Stated task :: Using the listing below, set down each line from the line containing "---- The dish" through the line containing "points of a", both ends included, exactly and with nothing added.

Given data ::

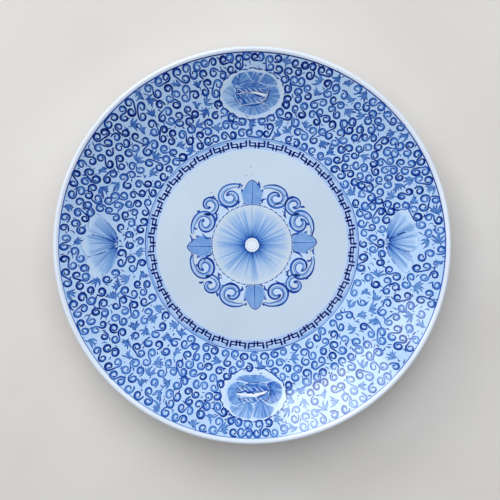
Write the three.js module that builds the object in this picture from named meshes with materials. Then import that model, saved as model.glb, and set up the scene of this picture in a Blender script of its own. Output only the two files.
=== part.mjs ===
// A wide, shallow porcelain serving dish, painted in underglaze blue.
//
// The fired dish is one piece of porcelain. It is built here from the zones that a potter makes and
// finishes one by one: the floor, the flared wall, the turned foot ring, the rounded lip, and the glaze
// coats, which are divided where the painting changes. Every zone is a ring or disc turned about +Z.
// Neighbouring zones share their boundary points, so they fit face to face as the fired dish does.
// Units are millimetres. +Z is up, the dish stands on z = 0, and its axis is the Z axis.

import * as THREE from 'three';

// ---- Driving dimensions ----

const RIM_RADIUS = 151.5;
const HEIGHT = 48;
const LIP_THICKNESS = 3.8;
const LIP_LENGTH = 1.2;
const RIM_SLOPE = THREE.MathUtils.degToRad(36);

const WELL_RADIUS = 80;
const WELL_HEIGHT = 12.5;
const WELL_THICKNESS = 5.8;
const GLAZE = 0.5;

const MEDALLION_RADIUS = 51;
const FRET_INNER_RADIUS = 74.5;
const FRET_OUTER_RADIUS = 84.5;

const BASE_HEIGHT = 7.5;
const FOOT_INNER_RADIUS = 83;
const FOOT_OUTER_RADIUS = 88;
const FOOT_BEVEL = 0.9;
const FOOT_ROOT_INNER_RADIUS = 81.4;
const FOOT_JUNCTION_STATION = 88.6;
const BARE_FOOT_HEIGHT = 1.8;

const SEGMENTS = 72;
const WALL_STEPS = 6;
const OUTER_STEPS = 5;
const LIP_STEPS = 10;

// ---- The wall's curve ----
// The inner surface is flat over the well, then climbs as a power curve that meets the lip at RIM_SLOPE.

const lipRadius = LIP_THICKNESS / 2;
const lipCentre = new THREE.Vector2(RIM_RADIUS - lipRadius, HEIGHT - lipRadius);
const lipStart = new THREE.Vector2(
  lipCentre.x - lipRadius * Math.sin(RIM_SLOPE) - LIP_LENGTH * Math.cos(RIM_SLOPE),
  lipCentre.y + lipRadius * Math.cos(RIM_SLOPE) - LIP_LENGTH * Math.sin(RIM_SLOPE),
);
const wallRun = lipStart.x - WELL_RADIUS;
const wallRise = lipStart.y - WELL_HEIGHT;
const wallPower = (Math.tan(RIM_SLOPE) * wallRun) / wallRise;

function along(radius) {
  return Math.max(0, (radius - WELL_RADIUS) / wallRun);
}

function innerHeight(radius) {
  return WELL_HEIGHT + wallRise * along(radius) ** wallPower;
}

function slope(radius) {
  return Math.atan((wallPower * wallRise * along(radius) ** (wallPower - 1)) / wallRun);
}

function thickness(radius) {
  return THREE.MathUtils.lerp(WELL_THICKNESS, LIP_THICKNESS, along(radius));
}

// The point that lies `depth` under the inner surface, square to it.
function under(radius, depth) {
  const angle = slope(radius);
  return new THREE.Vector2(
    radius + depth * Math.sin(angle),
    innerHeight(radius) - depth * Math.cos(angle),
  );
}

const glazeTop = (radius) => under(radius, 0);
const biscuitTop = (radius) => under(radius, GLAZE);
const biscuitUnderside = (radius) => under(radius, thickness(radius) - GLAZE);
const glazeUnderside = (radius) => under(radius, thickness(radius));

function stations(from, to, steps) {
  return Array.from({ length: steps + 1 }, (_, i) => THREE.MathUtils.lerp(from, to, i / steps));
}

const fretStations = [FRET_INNER_RADIUS, WELL_RADIUS, FRET_OUTER_RADIUS];
const scrollStations = stations(FRET_OUTER_RADIUS, lipStart.x, WALL_STEPS);
const wallStations = [WELL_RADIUS, ...scrollStations];
const outerStations = stations(FOOT_JUNCTION_STATION, lipStart.x, OUTER_STEPS);

// ---- The foot's corners ----

const point = (radius, height) => new THREE.Vector2(radius, height);
const footRootOuter = point(biscuitUnderside(FOOT_JUNCTION_STATION).x, BASE_HEIGHT);
const footRootInner = point(FOOT_ROOT_INNER_RADIUS, BASE_HEIGHT);
const footBevelOuter = point(FOOT_OUTER_RADIUS + FOOT_BEVEL, FOOT_BEVEL);
const footBevelInner = point(FOOT_INNER_RADIUS - FOOT_BEVEL, FOOT_BEVEL);

// Where the glaze stops on a side of the foot, above the bare edge that stood on the kiln shelf.
function glazeStop(bevel, root) {
  return bevel.clone().lerp(root, (BARE_FOOT_HEIGHT - bevel.y) / (root.y - bevel.y));
}

// ---- Materials ----

function porcelain(colour, roughness) {
  return new THREE.MeshStandardMaterial({ color: colour, roughness, metalness: 0 });
}

const biscuit = porcelain(0xe9e4d8, 0.75);
const paleGlaze = porcelain(0xc8d8ea, 0.12);
const whiteGlaze = porcelain(0xeef2f6, 0.12);
const blueWash = porcelain(0x9dbbe6, 0.14);
const blueScroll = porcelain(0x6f93d8, 0.14);
const navyLine = porcelain(0x3a478f, 0.14);

// ---- Turned solids ----

// Profiles run anticlockwise in the (radius, height) plane, so that the faces point outwards.
// A ring's profile closes on itself, and a disc's profile starts and ends on the axis.
function turned(name, profile, material) {
  const isDisc = profile[0].x === 0;
  const outline = isDisc ? profile : [...profile, profile[0]];
  const halfStep = Math.PI / SEGMENTS;
  const geometry = new THREE.LatheGeometry(outline, SEGMENTS, halfStep, 2 * Math.PI);
  geometry.rotateX(Math.PI / 2);
  const mesh = new THREE.Mesh(geometry, material);
  mesh.name = name;
  return mesh;
}

// A coat of glaze on the inner surface, over the given stations.
function innerCoat(name, radii, material) {
  const backwards = [...radii].reverse();
  return turned(name, [...radii.map(biscuitTop), ...backwards.map(glazeTop)], material);
}

function floorSlab() {
  const profile = [
    point(0, BASE_HEIGHT),
    point(WELL_RADIUS, BASE_HEIGHT),
    point(WELL_RADIUS, WELL_HEIGHT - GLAZE),
    point(FRET_INNER_RADIUS, WELL_HEIGHT - GLAZE),
    point(MEDALLION_RADIUS, WELL_HEIGHT - GLAZE),
    point(0, WELL_HEIGHT - GLAZE),
  ];
  return turned('floor_slab', profile, biscuit);
}

function flaredWall() {
  const profile = [
    point(WELL_RADIUS, BASE_HEIGHT),
    footRootInner,
    footRootOuter,
    ...outerStations.map(biscuitUnderside),
    ...[...wallStations].reverse().map(biscuitTop),
  ];
  return turned('flared_wall', profile, biscuit);
}

function footRing() {
  const profile = [
    point(FOOT_INNER_RADIUS, 0),
    point(FOOT_OUTER_RADIUS, 0),
    footBevelOuter,
    glazeStop(footBevelOuter, footRootOuter),
    footRootOuter,
    footRootInner,
    glazeStop(footBevelInner, footRootInner),
    footBevelInner,
  ];
  return turned('foot_ring', profile, biscuit);
}

function rimLip() {
  const startAngle = RIM_SLOPE - Math.PI / 2;
  const rounded = stations(0, Math.PI, LIP_STEPS).map((turn) => point(
    lipCentre.x + lipRadius * Math.cos(startAngle + turn),
    lipCentre.y + lipRadius * Math.sin(startAngle + turn),
  ));
  const cut = [glazeTop, biscuitTop, biscuitUnderside, glazeUnderside].map((layer) => layer(lipStart.x));
  return turned('rim_lip', [...rounded, ...cut], whiteGlaze);
}

function medallionGlaze() {
  const profile = [
    point(0, WELL_HEIGHT - GLAZE),
    point(MEDALLION_RADIUS, WELL_HEIGHT - GLAZE),
    point(MEDALLION_RADIUS, WELL_HEIGHT),
    point(0, WELL_HEIGHT),
  ];
  return turned('medallion_glaze', profile, blueWash);
}

function outerGlaze() {
  const stop = glazeStop(footBevelOuter, footRootOuter);
  const [junction, ...higher] = outerStations;
  const profile = [
    stop,
    point(stop.x + GLAZE, stop.y),
    point(footRootOuter.x + GLAZE, glazeUnderside(junction).y - GLAZE / 2),
    ...higher.map(glazeUnderside),
    ...[...higher].reverse().map(biscuitUnderside),
    biscuitUnderside(junction),
    footRootOuter,
  ];
  return turned('outer_glaze', profile, whiteGlaze);
}

function baseGlaze() {
  const stop = glazeStop(footBevelInner, footRootInner);
  const profile = [
    point(0, BASE_HEIGHT - GLAZE),
    point(footRootInner.x - GLAZE / 2, BASE_HEIGHT - GLAZE),
    point(stop.x - GLAZE, stop.y),
    stop,
    footRootInner,
    point(WELL_RADIUS, BASE_HEIGHT),
    point(0, BASE_HEIGHT),
  ];
  return turned('base_glaze', profile, whiteGlaze);
}

// ---- The dish ----

const dish = new THREE.Group();
dish.add(
  floorSlab(),
  flaredWall(),
  footRing(),
  rimLip(),
  medallionGlaze(),
  innerCoat('field_glaze', [MEDALLION_RADIUS, FRET_INNER_RADIUS], paleGlaze),
  innerCoat('fret_border_glaze', fretStations, navyLine),
  innerCoat('scroll_band_glaze', scrollStations, blueScroll),
  outerGlaze(),
  baseGlaze(),
);

export default dish;
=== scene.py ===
"""A wide, shallow porcelain dish with underglaze blue painting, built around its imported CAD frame.

Lengths are in millimetres until a mesh is made, which is in metres, as the lights and the camera are.
The dish stands on z = 0 and its axis is the Z axis. The painting is laid out in plan, as (x, y) seen
from above, and each brush stroke is a thin closed solid that lies on the curved glaze, with its colour
stored as a per-point ink density.
"""

import math

import bpy
import numpy as np
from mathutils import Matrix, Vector


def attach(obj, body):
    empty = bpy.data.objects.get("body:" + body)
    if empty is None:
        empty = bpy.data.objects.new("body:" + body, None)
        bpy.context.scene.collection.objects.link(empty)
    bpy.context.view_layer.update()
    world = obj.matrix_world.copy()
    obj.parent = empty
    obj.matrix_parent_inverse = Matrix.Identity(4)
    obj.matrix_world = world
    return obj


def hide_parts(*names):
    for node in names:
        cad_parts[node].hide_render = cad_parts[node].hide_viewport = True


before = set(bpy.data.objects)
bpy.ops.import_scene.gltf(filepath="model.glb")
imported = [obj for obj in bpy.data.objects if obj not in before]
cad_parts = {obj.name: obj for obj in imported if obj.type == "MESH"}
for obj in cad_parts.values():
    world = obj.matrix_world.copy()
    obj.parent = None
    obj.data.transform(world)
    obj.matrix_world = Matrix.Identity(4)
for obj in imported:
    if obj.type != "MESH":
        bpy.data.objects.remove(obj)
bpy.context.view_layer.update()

MM = 0.001
random = np.random.default_rng(11)


# ---- Sizes taken from the CAD frame, with the wall's curve repeated from the part's source ----

def node_points(name):
    """The points of a CAD node."""
    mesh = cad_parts[name].data
    flat = np.zeros(len(mesh.vertices) * 3, np.float32)
    mesh.vertices.foreach_get("co", flat)
    return flat.reshape(-1, 3).astype(float) / MM


def node_radii(name):
    """The smallest and the largest distance of a CAD node's points from the axis."""
    points = node_points(name)
    radii = np.hypot(points[:, 0], points[:, 1])
    return radii.min(), radii.max()


RIM_RADIUS = node_radii("rim_lip")[1]
HEIGHT = node_points("rim_lip")[:, 2].max()
WELL_HEIGHT = node_points("medallion_glaze")[:, 2].max()
MEDALLION_RADIUS = node_radii("medallion_glaze")[1]
FRET_INNER_RADIUS = node_radii("fret_border_glaze")[0]
FRET_OUTER_RADIUS = node_radii("scroll_band_glaze")[0]
BASE_HEIGHT = node_points("foot_ring")[:, 2].max()

LIP_THICKNESS = 3.8
LIP_LENGTH = 1.2
RIM_SLOPE = math.radians(36)
WELL_RADIUS = 80.0
WELL_THICKNESS = 5.8
GLAZE = 0.5
FOOT_INNER_RADIUS = 83.0
FOOT_OUTER_RADIUS = 88.0
FOOT_BEVEL = 0.9
FOOT_ROOT_INNER_RADIUS = 81.4
FOOT_JUNCTION_STATION = 88.6
BARE_FOOT_HEIGHT = 1.8
FLAT_RADIUS = 60.0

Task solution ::
// ---- The dish ----

const dish = new THREE.Group();
dish.add(
  floorSlab(),
  flaredWall(),
  footRing(),
  rimLip(),
  medallionGlaze(),
  innerCoat('field_glaze', [MEDALLION_RADIUS, FRET_INNER_RADIUS], paleGlaze),
  innerCoat('fret_border_glaze', fretStations, navyLine),
  innerCoat('scroll_band_glaze', scrollStations, blueScroll),
  outerGlaze(),
  baseGlaze(),
);

export default dish;
=== scene.py ===
"""A wide, shallow porcelain dish with underglaze blue painting, built around its imported CAD frame.

Lengths are in millimetres until a mesh is made, which is in metres, as the lights and the camera are.
The dish stands on z = 0 and its axis is the Z axis. The painting is laid out in plan, as (x, y) seen
from above, and each brush stroke is a thin closed solid that lies on the curved glaze, with its colour
stored as a per-point ink density.
"""

import math

import bpy
import numpy as np
from mathutils import Matrix, Vector


def attach(obj, body):
    empty = bpy.data.objects.get("body:" + body)
    if empty is None:
        empty = bpy.data.objects.new("body:" + body, None)
        bpy.context.scene.collection.objects.link(empty)
    bpy.context.view_layer.update()
    world = obj.matrix_world.copy()
    obj.parent = empty
    obj.matrix_parent_inverse = Matrix.Identity(4)
    obj.matrix_world = world
    return obj


def hide_parts(*names):
    for node in names:
        cad_parts[node].hide_render = cad_parts[node].hide_viewport = True


before = set(bpy.data.objects)
bpy.ops.import_scene.gltf(filepath="model.glb")
imported = [obj for obj in bpy.data.objects if obj not in before]
cad_parts = {obj.name: obj for obj in imported if obj.type == "MESH"}
for obj in cad_parts.values():
    world = obj.matrix_world.copy()
    obj.parent = None
    obj.data.transform(world)
    obj.matrix_world = Matrix.Identity(4)
for obj in imported:
    if obj.type != "MESH":
        bpy.data.objects.remove(obj)
bpy.context.view_layer.update()

MM = 0.001
random = np.random.default_rng(11)


# ---- Sizes taken from the CAD frame, with the wall's curve repeated from the part's source ----

def node_points(name):
    """The points of a CAD node."""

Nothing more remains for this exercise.